WORK TO COMPLETE:
Every line from the one containing "Turn this picture" to the final line of the material below must be reproduced exactly; leave out all other lines.

SUPPLIED DATA:
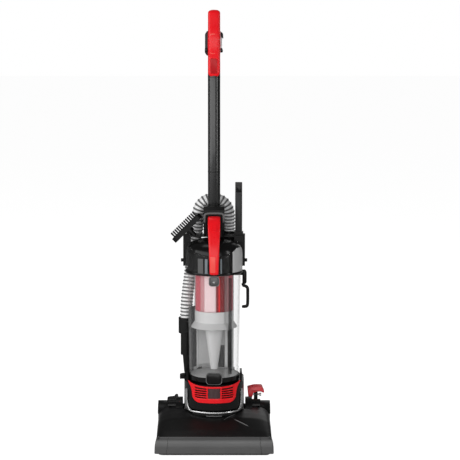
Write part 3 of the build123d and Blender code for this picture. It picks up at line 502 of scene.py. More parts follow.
# CAD nodes that keep their shape
nodeFinish = {
    "glossBlack": ["cup_door", "motor_housing"],
    "satinBlack": ["neck_collar", "tool_bracket", "hose_wand", "hose_port", "cord_gland",
                   "motor_rear_cover", "spine_cover", "dusting_brush", "brush_core",
                   "front_roller_left", "front_roller_right"],
    "headBlack": ["head_base", "belt_cover", "duct_cover", "pivot_caps", "suction_duct", "brush_end_caps",
                  "rear_wheel_left", "rear_wheel_right"],
    "cradleGrey": ["spine"],
    "darkGrey": ["fan_housing"],
    "redPlastic": ["cup_release"],
    "steel": ["head_axles", "head_screws", "body_screws", "pedal_springs", "sole_plate", "rotor_shaft",
              "motor"],
    "paleGrey": ["cyclone_cone", "fan_impeller"],
    "skirtGrey": ["shroud_skirt"],
    "rubber": ["rear_tyre_left", "rear_tyre_right", "drive_belt"],
    "redClear": ["shroud_screen"],
    "bristle": ["brush_bristles"],
    "felt": ["cup_filter"],
    "charcoalFelt": ["exhaust_filter"],
}


def paintNodes():
    for finish, names in nodeFinish.items():
        for name in names:
            for materialSlot in nodes[name].material_slots:
                materialSlot.link = "OBJECT"
                materialSlot.material = finishes[finish]


paintNodes()

cupY = float((low("dust_cup")[1] + high("dust_cup")[1]) / 2)


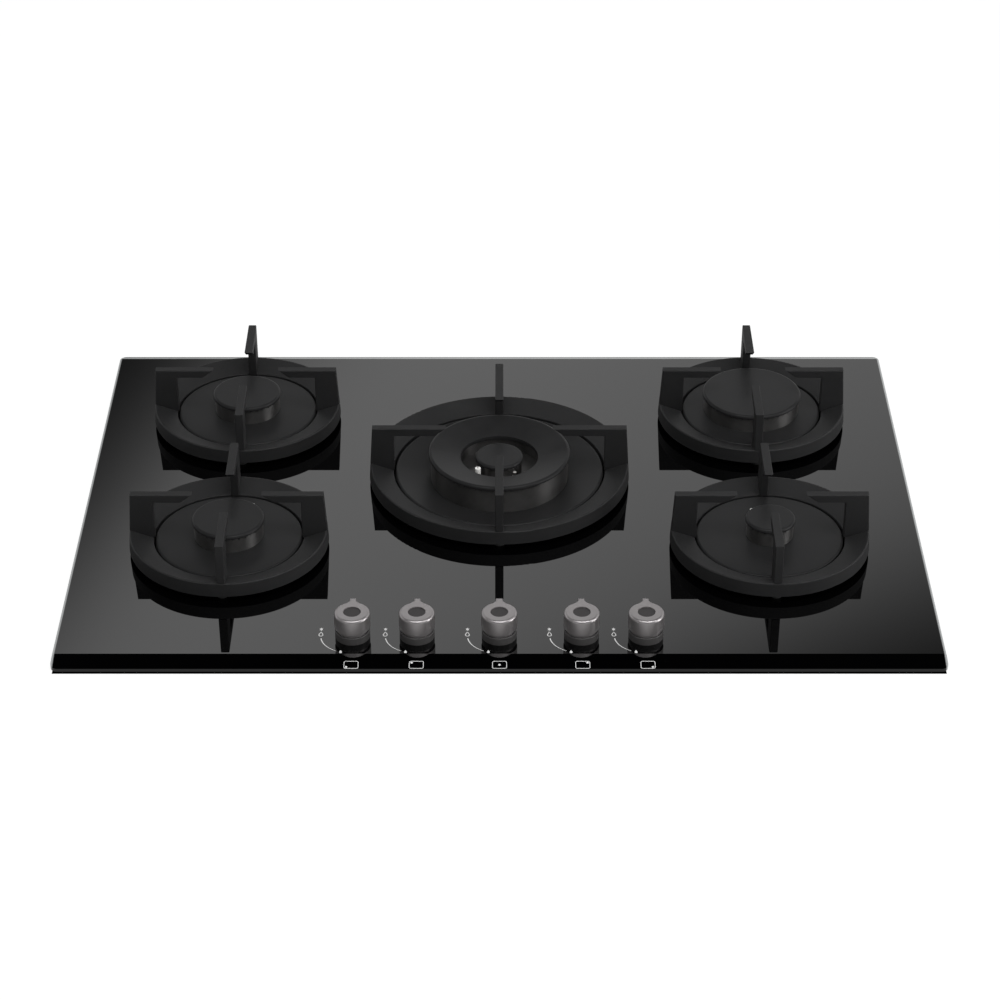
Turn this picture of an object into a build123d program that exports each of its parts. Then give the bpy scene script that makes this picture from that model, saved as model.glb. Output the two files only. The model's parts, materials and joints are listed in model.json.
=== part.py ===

THE RESPONSE:
Turn this picture of an object into a build123d program that exports each of its parts. Then give the bpy scene script that makes this picture from that model, saved as model.glb. Output the two files only. The model's parts, materials and joints are listed in model.json.
=== part.py ===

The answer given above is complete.